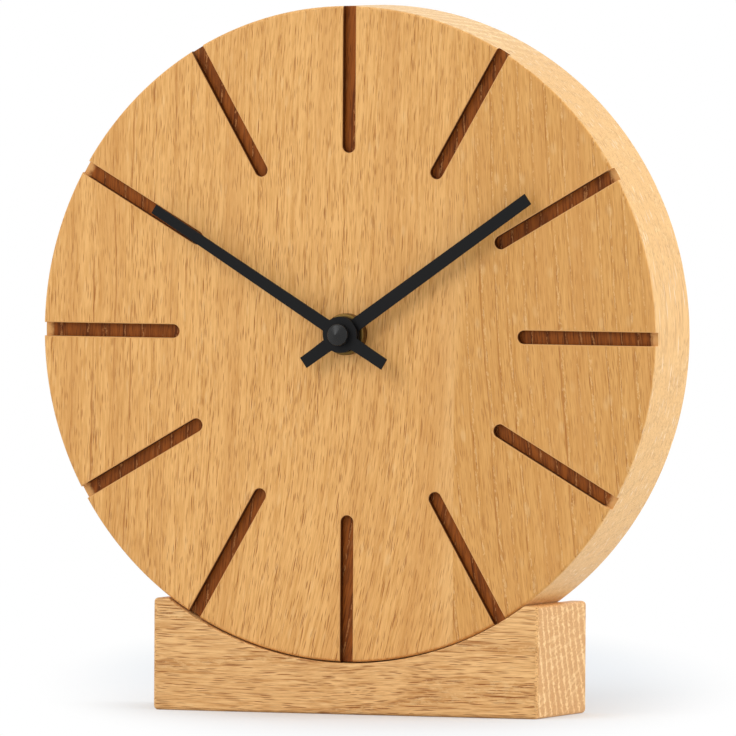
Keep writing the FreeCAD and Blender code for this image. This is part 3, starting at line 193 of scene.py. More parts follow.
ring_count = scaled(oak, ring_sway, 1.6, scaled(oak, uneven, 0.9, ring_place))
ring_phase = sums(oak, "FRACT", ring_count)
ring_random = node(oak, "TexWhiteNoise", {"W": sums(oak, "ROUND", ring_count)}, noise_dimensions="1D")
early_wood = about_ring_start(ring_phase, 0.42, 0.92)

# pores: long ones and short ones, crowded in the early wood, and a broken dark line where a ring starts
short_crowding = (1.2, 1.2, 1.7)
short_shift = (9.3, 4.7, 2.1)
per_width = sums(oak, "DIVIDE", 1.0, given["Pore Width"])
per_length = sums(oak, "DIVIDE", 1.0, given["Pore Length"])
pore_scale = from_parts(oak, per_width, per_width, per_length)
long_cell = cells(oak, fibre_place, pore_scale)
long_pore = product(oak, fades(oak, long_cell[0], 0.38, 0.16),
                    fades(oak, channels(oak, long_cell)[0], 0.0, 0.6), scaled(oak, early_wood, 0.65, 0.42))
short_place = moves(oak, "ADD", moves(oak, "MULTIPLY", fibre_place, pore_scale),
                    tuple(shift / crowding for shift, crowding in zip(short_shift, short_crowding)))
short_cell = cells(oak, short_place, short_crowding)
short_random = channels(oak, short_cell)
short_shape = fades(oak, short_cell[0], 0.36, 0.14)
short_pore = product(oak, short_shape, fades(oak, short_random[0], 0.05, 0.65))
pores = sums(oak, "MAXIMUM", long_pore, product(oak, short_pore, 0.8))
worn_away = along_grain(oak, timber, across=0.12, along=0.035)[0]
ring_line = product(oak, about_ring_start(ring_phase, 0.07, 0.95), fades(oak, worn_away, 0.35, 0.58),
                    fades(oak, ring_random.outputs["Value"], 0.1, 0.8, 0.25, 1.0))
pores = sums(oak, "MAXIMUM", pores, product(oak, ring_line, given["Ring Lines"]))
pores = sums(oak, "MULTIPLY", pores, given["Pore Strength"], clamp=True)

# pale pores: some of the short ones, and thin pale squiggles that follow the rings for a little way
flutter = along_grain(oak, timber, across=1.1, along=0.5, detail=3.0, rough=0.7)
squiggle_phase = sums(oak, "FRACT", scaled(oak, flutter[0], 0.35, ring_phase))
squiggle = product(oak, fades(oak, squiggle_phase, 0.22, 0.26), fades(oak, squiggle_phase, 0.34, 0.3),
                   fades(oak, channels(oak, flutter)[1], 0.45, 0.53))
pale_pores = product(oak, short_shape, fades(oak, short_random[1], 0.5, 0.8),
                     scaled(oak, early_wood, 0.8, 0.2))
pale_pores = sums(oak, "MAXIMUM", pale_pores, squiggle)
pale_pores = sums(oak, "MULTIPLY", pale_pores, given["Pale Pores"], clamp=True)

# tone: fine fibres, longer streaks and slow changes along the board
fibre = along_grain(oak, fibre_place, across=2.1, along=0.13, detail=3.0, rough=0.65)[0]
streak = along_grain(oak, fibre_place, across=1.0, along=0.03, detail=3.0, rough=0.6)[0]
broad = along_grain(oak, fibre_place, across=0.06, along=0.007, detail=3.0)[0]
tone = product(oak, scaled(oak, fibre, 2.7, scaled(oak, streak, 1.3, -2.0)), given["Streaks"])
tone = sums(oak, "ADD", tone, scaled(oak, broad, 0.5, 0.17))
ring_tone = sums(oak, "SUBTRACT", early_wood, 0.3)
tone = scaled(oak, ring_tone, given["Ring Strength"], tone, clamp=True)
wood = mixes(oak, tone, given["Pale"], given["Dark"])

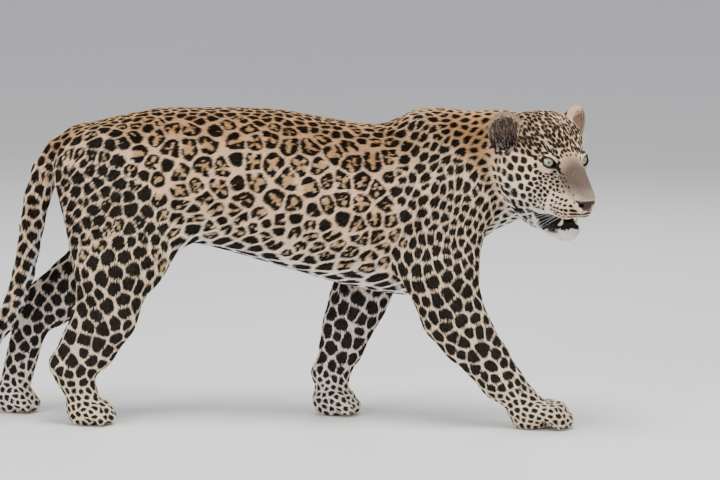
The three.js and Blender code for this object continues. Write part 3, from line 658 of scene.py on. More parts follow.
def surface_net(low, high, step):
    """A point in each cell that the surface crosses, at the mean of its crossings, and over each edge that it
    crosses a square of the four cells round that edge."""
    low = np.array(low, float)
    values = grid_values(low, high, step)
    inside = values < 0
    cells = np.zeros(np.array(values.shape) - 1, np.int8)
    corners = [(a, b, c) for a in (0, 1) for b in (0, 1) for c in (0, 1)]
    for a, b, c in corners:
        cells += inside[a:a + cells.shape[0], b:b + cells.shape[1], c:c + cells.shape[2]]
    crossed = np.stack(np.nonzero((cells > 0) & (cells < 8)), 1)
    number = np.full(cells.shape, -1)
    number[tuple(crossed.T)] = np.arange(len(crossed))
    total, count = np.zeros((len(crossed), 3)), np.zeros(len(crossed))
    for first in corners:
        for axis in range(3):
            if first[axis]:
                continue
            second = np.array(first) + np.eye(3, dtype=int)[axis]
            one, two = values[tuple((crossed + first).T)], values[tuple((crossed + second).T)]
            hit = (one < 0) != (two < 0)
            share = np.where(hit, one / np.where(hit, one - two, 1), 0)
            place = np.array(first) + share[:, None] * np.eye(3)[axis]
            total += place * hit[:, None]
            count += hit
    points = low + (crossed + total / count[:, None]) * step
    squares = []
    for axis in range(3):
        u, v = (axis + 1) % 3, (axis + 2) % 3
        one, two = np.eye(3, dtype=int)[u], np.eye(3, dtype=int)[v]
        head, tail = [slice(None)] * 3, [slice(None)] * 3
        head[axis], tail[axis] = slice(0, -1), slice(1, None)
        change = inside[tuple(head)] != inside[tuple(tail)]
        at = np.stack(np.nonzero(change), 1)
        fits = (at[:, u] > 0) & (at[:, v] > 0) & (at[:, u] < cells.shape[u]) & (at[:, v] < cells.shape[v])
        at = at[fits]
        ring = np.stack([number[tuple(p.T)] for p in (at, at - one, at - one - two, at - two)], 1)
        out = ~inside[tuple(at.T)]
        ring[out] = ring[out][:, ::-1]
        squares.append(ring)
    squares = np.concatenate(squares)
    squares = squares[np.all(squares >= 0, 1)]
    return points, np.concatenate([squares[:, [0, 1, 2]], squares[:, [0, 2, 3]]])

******

### Exercise goal
Write out the complete set of records exactly as given.

### Solution for this task
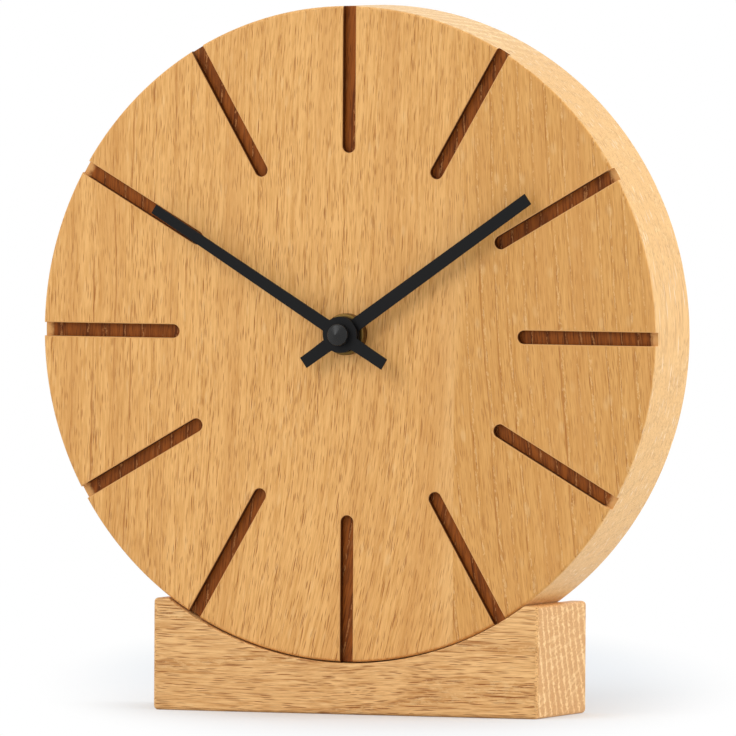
Keep writing the FreeCAD and Blender code for this image. This is part 3, starting at line 193 of scene.py. More parts follow.
ring_count = scaled(oak, ring_sway, 1.6, scaled(oak, uneven, 0.9, ring_place))
ring_phase = sums(oak, "FRACT", ring_count)
ring_random = node(oak, "TexWhiteNoise", {"W": sums(oak, "ROUND", ring_count)}, noise_dimensions="1D")
early_wood = about_ring_start(ring_phase, 0.42, 0.92)

# pores: long ones and short ones, crowded in the early wood, and a broken dark line where a ring starts
short_crowding = (1.2, 1.2, 1.7)
short_shift = (9.3, 4.7, 2.1)
per_width = sums(oak, "DIVIDE", 1.0, given["Pore Width"])
per_length = sums(oak, "DIVIDE", 1.0, given["Pore Length"])
pore_scale = from_parts(oak, per_width, per_width, per_length)
long_cell = cells(oak, fibre_place, pore_scale)
long_pore = product(oak, fades(oak, long_cell[0], 0.38, 0.16),
                    fades(oak, channels(oak, long_cell)[0], 0.0, 0.6), scaled(oak, early_wood, 0.65, 0.42))
short_place = moves(oak, "ADD", moves(oak, "MULTIPLY", fibre_place, pore_scale),
                    tuple(shift / crowding for shift, crowding in zip(short_shift, short_crowding)))
short_cell = cells(oak, short_place, short_crowding)
short_random = channels(oak, short_cell)
short_shape = fades(oak, short_cell[0], 0.36, 0.14)
short_pore = product(oak, short_shape, fades(oak, short_random[0], 0.05, 0.65))
pores = sums(oak, "MAXIMUM", long_pore, product(oak, short_pore, 0.8))
worn_away = along_grain(oak, timber, across=0.12, along=0.035)[0]
ring_line = product(oak, about_ring_start(ring_phase, 0.07, 0.95), fades(oak, worn_away, 0.35, 0.58),
                    fades(oak, ring_random.outputs["Value"], 0.1, 0.8, 0.25, 1.0))
pores = sums(oak, "MAXIMUM", pores, product(oak, ring_line, given["Ring Lines"]))
pores = sums(oak, "MULTIPLY", pores, given["Pore Strength"], clamp=True)

# pale pores: some of the short ones, and thin pale squiggles that follow the rings for a little way
flutter = along_grain(oak, timber, across=1.1, along=0.5, detail=3.0, rough=0.7)
squiggle_phase = sums(oak, "FRACT", scaled(oak, flutter[0], 0.35, ring_phase))
squiggle = product(oak, fades(oak, squiggle_phase, 0.22, 0.26), fades(oak, squiggle_phase, 0.34, 0.3),
                   fades(oak, channels(oak, flutter)[1], 0.45, 0.53))
pale_pores = product(oak, short_shape, fades(oak, short_random[1], 0.5, 0.8),
                     scaled(oak, early_wood, 0.8, 0.2))
pale_pores = sums(oak, "MAXIMUM", pale_pores, squiggle)
pale_pores = sums(oak, "MULTIPLY", pale_pores, given["Pale Pores"], clamp=True)

# tone: fine fibres, longer streaks and slow changes along the board
fibre = along_grain(oak, fibre_place, across=2.1, along=0.13, detail=3.0, rough=0.65)[0]
streak = along_grain(oak, fibre_place, across=1.0, along=0.03, detail=3.0, rough=0.6)[0]
broad = along_grain(oak, fibre_place, across=0.06, along=0.007, detail=3.0)[0]
tone = product(oak, scaled(oak, fibre, 2.7, scaled(oak, streak, 1.3, -2.0)), given["Streaks"])
tone = sums(oak, "ADD", tone, scaled(oak, broad, 0.5, 0.17))
ring_tone = sums(oak, "SUBTRACT", early_wood, 0.3)
tone = scaled(oak, ring_tone, given["Ring Strength"], tone, clamp=True)
wood = mixes(oak, tone, given["Pale"], given["Dark"])

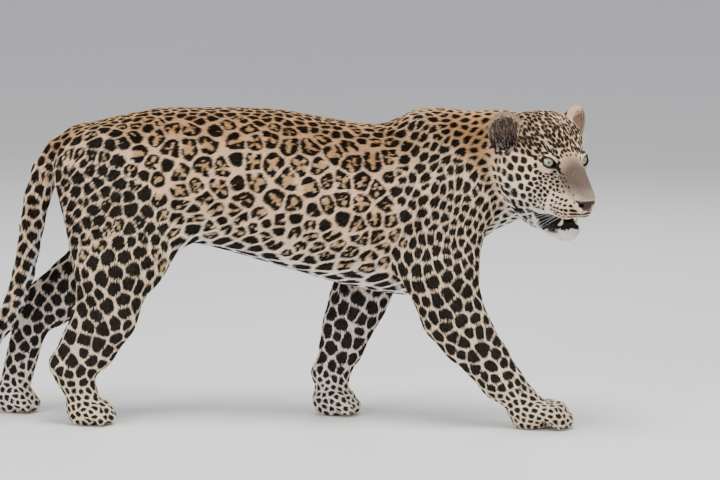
The three.js and Blender code for this object continues. Write part 3, from line 658 of scene.py on. More parts follow.
def surface_net(low, high, step):
    """A point in each cell that the surface crosses, at the mean of its crossings, and over each edge that it
    crosses a square of the four cells round that edge."""
    low = np.array(low, float)
    values = grid_values(low, high, step)
    inside = values < 0
    cells = np.zeros(np.array(values.shape) - 1, np.int8)
    corners = [(a, b, c) for a in (0, 1) for b in (0, 1) for c in (0, 1)]
    for a, b, c in corners:
        cells += inside[a:a + cells.shape[0], b:b + cells.shape[1], c:c + cells.shape[2]]
    crossed = np.stack(np.nonzero((cells > 0) & (cells < 8)), 1)
    number = np.full(cells.shape, -1)
    number[tuple(crossed.T)] = np.arange(len(crossed))
    total, count = np.zeros((len(crossed), 3)), np.zeros(len(crossed))
    for first in corners:
        for axis in range(3):
            if first[axis]:
                continue
            second = np.array(first) + np.eye(3, dtype=int)[axis]
            one, two = values[tuple((crossed + first).T)], values[tuple((crossed + second).T)]
            hit = (one < 0) != (two < 0)
            share = np.where(hit, one / np.where(hit, one - two, 1), 0)
            place = np.array(first) + share[:, None] * np.eye(3)[axis]
            total += place * hit[:, None]
            count += hit
    points = low + (crossed + total / count[:, None]) * step
    squares = []
    for axis in range(3):
        u, v = (axis + 1) % 3, (axis + 2) % 3
        one, two = np.eye(3, dtype=int)[u], np.eye(3, dtype=int)[v]
        head, tail = [slice(None)] * 3, [slice(None)] * 3
        head[axis], tail[axis] = slice(0, -1), slice(1, None)
        change = inside[tuple(head)] != inside[tuple(tail)]
        at = np.stack(np.nonzero(change), 1)
        fits = (at[:, u] > 0) & (at[:, v] > 0) & (at[:, u] < cells.shape[u]) & (at[:, v] < cells.shape[v])
        at = at[fits]
        ring = np.stack([number[tuple(p.T)] for p in (at, at - one, at - one - two, at - two)], 1)
        out = ~inside[tuple(at.T)]
        ring[out] = ring[out][:, ::-1]
        squares.append(ring)
    squares = np.concatenate(squares)
    squares = squares[np.all(squares >= 0, 1)]
    return points, np.concatenate([squares[:, [0, 1, 2]], squares[:, [0, 2, 3]]])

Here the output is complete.